▸ **PROBLEM DESCRIPTION**: Copy each entry as it stands, leaving nothing out.

▸ **MATERIAL PROVIDED**:

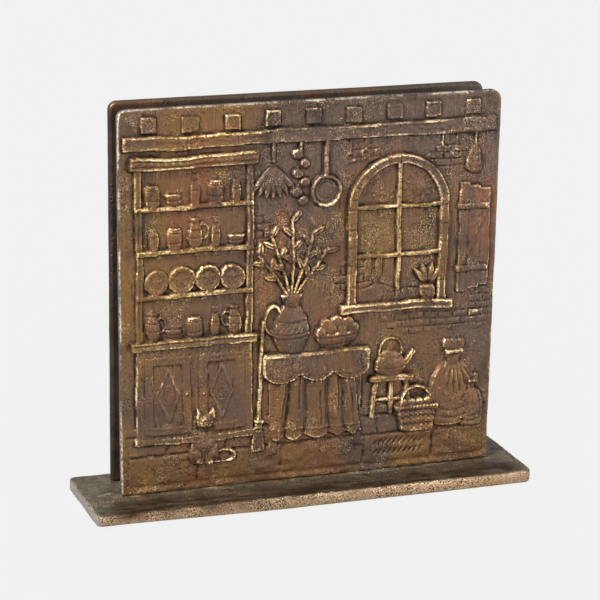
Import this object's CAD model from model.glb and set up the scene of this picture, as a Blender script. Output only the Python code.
import math
from types import SimpleNamespace

import bpy
import numpy as np
from mathutils import Matrix, Vector
from mathutils.bvhtree import BVHTree


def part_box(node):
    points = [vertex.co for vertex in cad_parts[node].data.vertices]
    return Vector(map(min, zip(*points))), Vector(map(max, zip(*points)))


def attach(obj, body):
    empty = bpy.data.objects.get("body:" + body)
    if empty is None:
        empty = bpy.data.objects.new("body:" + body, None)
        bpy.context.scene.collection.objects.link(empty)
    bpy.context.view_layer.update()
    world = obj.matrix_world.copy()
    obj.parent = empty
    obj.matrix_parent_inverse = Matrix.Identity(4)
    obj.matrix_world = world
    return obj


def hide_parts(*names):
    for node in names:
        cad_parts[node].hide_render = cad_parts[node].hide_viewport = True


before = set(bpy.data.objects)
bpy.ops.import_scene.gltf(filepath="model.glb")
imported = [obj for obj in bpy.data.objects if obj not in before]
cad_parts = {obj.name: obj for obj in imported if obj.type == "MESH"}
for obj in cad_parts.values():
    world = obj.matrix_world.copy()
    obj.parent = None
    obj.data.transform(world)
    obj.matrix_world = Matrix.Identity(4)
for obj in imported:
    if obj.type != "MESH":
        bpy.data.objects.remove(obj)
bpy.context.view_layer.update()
mm = 0.001  # surfaces are worked out in millimetres and written in metres
spare = 1.5  # a grid's margin round its plate

cameraLook = {
    "azimuth": 18.85, "elevation": 16.53, "roll": 0.77,  # degrees; it looks from the plaque's left
    "distance": 1.4019, "lens": 144.26, "farthest": 50.0,
    "aim": (-0.0052, -0.0060, 0.1184),
}
stageLook = {
    "floorGlow": 0.856, "floorColor": (0.06, 0.06, 0.06), "floorSize": 14.0,
    "skyColor": (1.0, 1.0, 1.0), "skyStrength": 0.4,
}
lampLook = {  # place, size, watts and colour of each soft lamp; they light the plaque and not the floor
    "key": {"spot": (-1.7, -1.15, 2.1), "size": 0.7, "watts": 188.0, "color": (1.0, 0.96, 0.90)},
    "fill": {"spot": (1.1, -1.0, 0.25), "size": 0.8, "watts": 11.0, "color": (0.94, 0.96, 1.0)},
}
lampAim = (0.0, 0.0, 0.12)


def makeCamera():
    azimuth, elevation, roll = (math.radians(cameraLook[part]) for part in ("azimuth", "elevation", "roll"))
    ahead = Vector((math.sin(azimuth) * math.cos(elevation), math.cos(azimuth) * math.cos(elevation),
                    -math.sin(elevation)))
    right = Vector((math.cos(azimuth), -math.sin(azimuth), 0))
    up = right.cross(ahead)
    tiltedRight = right * math.cos(roll) + up * math.sin(roll)
    tiltedUp = up * math.cos(roll) - right * math.sin(roll)
    place = Vector(cameraLook["aim"]) - ahead * cameraLook["distance"]
    camera = bpy.data.objects.new("camera", bpy.data.cameras.new("camera"))
    camera.data.lens = cameraLook["lens"]
    camera.data.clip_end = cameraLook["farthest"]
    turn = Matrix((tiltedRight, tiltedUp, -ahead)).transposed()
    camera.matrix_world = Matrix.Translation(place) @ turn.to_4x4()
    bpy.context.scene.collection.objects.link(camera)
    bpy.context.scene.camera = camera


def makeStage():
    half = stageLook["floorSize"] / 2
    corners = [(-half, -half, 0), (half, -half, 0), (half, half, 0), (-half, half, 0)]
    mesh = bpy.data.meshes.new("floor")
    mesh.from_pydata(corners, [], [(0, 1, 2, 3)])
    floor = bpy.data.objects.new("floor", mesh)
    bpy.context.scene.collection.objects.link(floor)
    paint = bpy.data.materials.new("floorPaint")
    paint.use_nodes = True
    shader = paint.node_tree.nodes["Principled BSDF"]
    for name, value in (("Base Color", (*stageLook["floorColor"], 1)), ("Emission Color", (1, 1, 1, 1)),
                        ("Emission Strength", stageLook["floorGlow"]), ("Roughness", 1.0),
                        ("Specular IOR Level", 0.0)):
        shader.inputs[name].default_value = value
    mesh.materials.append(paint)
    world = bpy.data.worlds.new("studio")
    world.use_nodes = True
    sky = world.node_tree.nodes["Background"]
    sky.inputs["Color"].default_value = (*stageLook["skyColor"], 1)
    sky.inputs["Strength"].default_value = stageLook["skyStrength"]
    bpy.context.scene.world = world
    bpy.context.scene.view_settings.view_transform = "Standard"


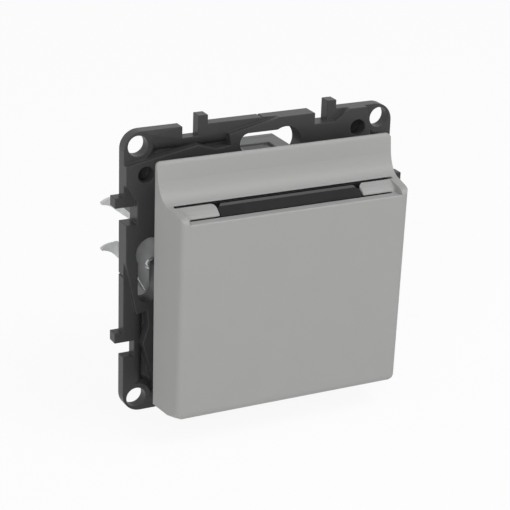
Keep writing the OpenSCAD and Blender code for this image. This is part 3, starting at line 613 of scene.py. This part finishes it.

▸ **SOLUTION TO THIS PROBLEM**:
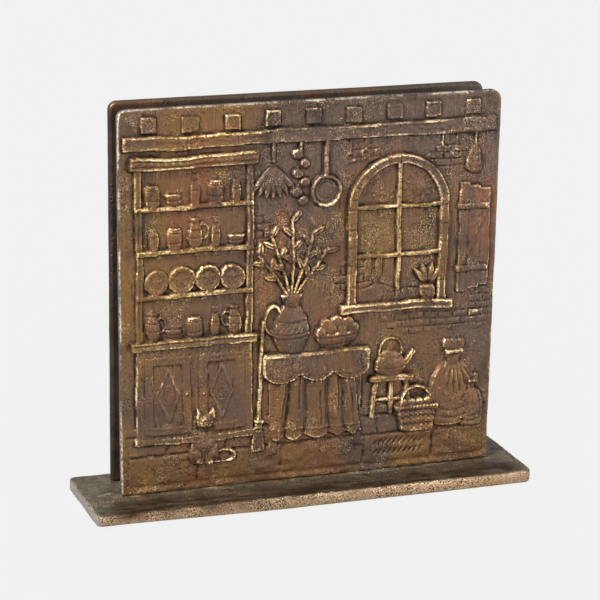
Import this object's CAD model from model.glb and set up the scene of this picture, as a Blender script. Output only the Python code.
import math
from types import SimpleNamespace

import bpy
import numpy as np
from mathutils import Matrix, Vector
from mathutils.bvhtree import BVHTree


def part_box(node):
    points = [vertex.co for vertex in cad_parts[node].data.vertices]
    return Vector(map(min, zip(*points))), Vector(map(max, zip(*points)))


def attach(obj, body):
    empty = bpy.data.objects.get("body:" + body)
    if empty is None:
        empty = bpy.data.objects.new("body:" + body, None)
        bpy.context.scene.collection.objects.link(empty)
    bpy.context.view_layer.update()
    world = obj.matrix_world.copy()
    obj.parent = empty
    obj.matrix_parent_inverse = Matrix.Identity(4)
    obj.matrix_world = world
    return obj


def hide_parts(*names):
    for node in names:
        cad_parts[node].hide_render = cad_parts[node].hide_viewport = True


before = set(bpy.data.objects)
bpy.ops.import_scene.gltf(filepath="model.glb")
imported = [obj for obj in bpy.data.objects if obj not in before]
cad_parts = {obj.name: obj for obj in imported if obj.type == "MESH"}
for obj in cad_parts.values():
    world = obj.matrix_world.copy()
    obj.parent = None
    obj.data.transform(world)
    obj.matrix_world = Matrix.Identity(4)
for obj in imported:
    if obj.type != "MESH":
        bpy.data.objects.remove(obj)
bpy.context.view_layer.update()
mm = 0.001  # surfaces are worked out in millimetres and written in metres
spare = 1.5  # a grid's margin round its plate

cameraLook = {
    "azimuth": 18.85, "elevation": 16.53, "roll": 0.77,  # degrees; it looks from the plaque's left
    "distance": 1.4019, "lens": 144.26, "farthest": 50.0,
    "aim": (-0.0052, -0.0060, 0.1184),
}
stageLook = {
    "floorGlow": 0.856, "floorColor": (0.06, 0.06, 0.06), "floorSize": 14.0,
    "skyColor": (1.0, 1.0, 1.0), "skyStrength": 0.4,
}
lampLook = {  # place, size, watts and colour of each soft lamp; they light the plaque and not the floor
    "key": {"spot": (-1.7, -1.15, 2.1), "size": 0.7, "watts": 188.0, "color": (1.0, 0.96, 0.90)},
    "fill": {"spot": (1.1, -1.0, 0.25), "size": 0.8, "watts": 11.0, "color": (0.94, 0.96, 1.0)},
}
lampAim = (0.0, 0.0, 0.12)


def makeCamera():
    azimuth, elevation, roll = (math.radians(cameraLook[part]) for part in ("azimuth", "elevation", "roll"))
    ahead = Vector((math.sin(azimuth) * math.cos(elevation), math.cos(azimuth) * math.cos(elevation),
                    -math.sin(elevation)))
    right = Vector((math.cos(azimuth), -math.sin(azimuth), 0))
    up = right.cross(ahead)
    tiltedRight = right * math.cos(roll) + up * math.sin(roll)
    tiltedUp = up * math.cos(roll) - right * math.sin(roll)
    place = Vector(cameraLook["aim"]) - ahead * cameraLook["distance"]
    camera = bpy.data.objects.new("camera", bpy.data.cameras.new("camera"))
    camera.data.lens = cameraLook["lens"]
    camera.data.clip_end = cameraLook["farthest"]
    turn = Matrix((tiltedRight, tiltedUp, -ahead)).transposed()
    camera.matrix_world = Matrix.Translation(place) @ turn.to_4x4()
    bpy.context.scene.collection.objects.link(camera)
    bpy.context.scene.camera = camera


def makeStage():
    half = stageLook["floorSize"] / 2
    corners = [(-half, -half, 0), (half, -half, 0), (half, half, 0), (-half, half, 0)]
    mesh = bpy.data.meshes.new("floor")
    mesh.from_pydata(corners, [], [(0, 1, 2, 3)])
    floor = bpy.data.objects.new("floor", mesh)
    bpy.context.scene.collection.objects.link(floor)
    paint = bpy.data.materials.new("floorPaint")
    paint.use_nodes = True
    shader = paint.node_tree.nodes["Principled BSDF"]
    for name, value in (("Base Color", (*stageLook["floorColor"], 1)), ("Emission Color", (1, 1, 1, 1)),
                        ("Emission Strength", stageLook["floorGlow"]), ("Roughness", 1.0),
                        ("Specular IOR Level", 0.0)):
        shader.inputs[name].default_value = value
    mesh.materials.append(paint)
    world = bpy.data.worlds.new("studio")
    world.use_nodes = True
    sky = world.node_tree.nodes["Background"]
    sky.inputs["Color"].default_value = (*stageLook["skyColor"], 1)
    sky.inputs["Strength"].default_value = stageLook["skyStrength"]
    bpy.context.scene.world = world
    bpy.context.scene.view_settings.view_transform = "Standard"


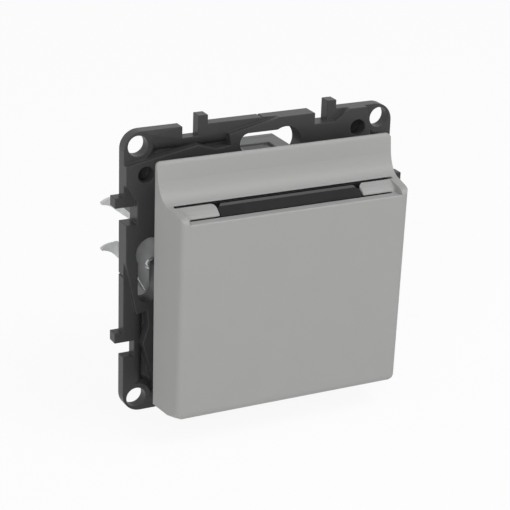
Keep writing the OpenSCAD and Blender code for this image. This is part 3, starting at line 613 of scene.py. This part finishes it.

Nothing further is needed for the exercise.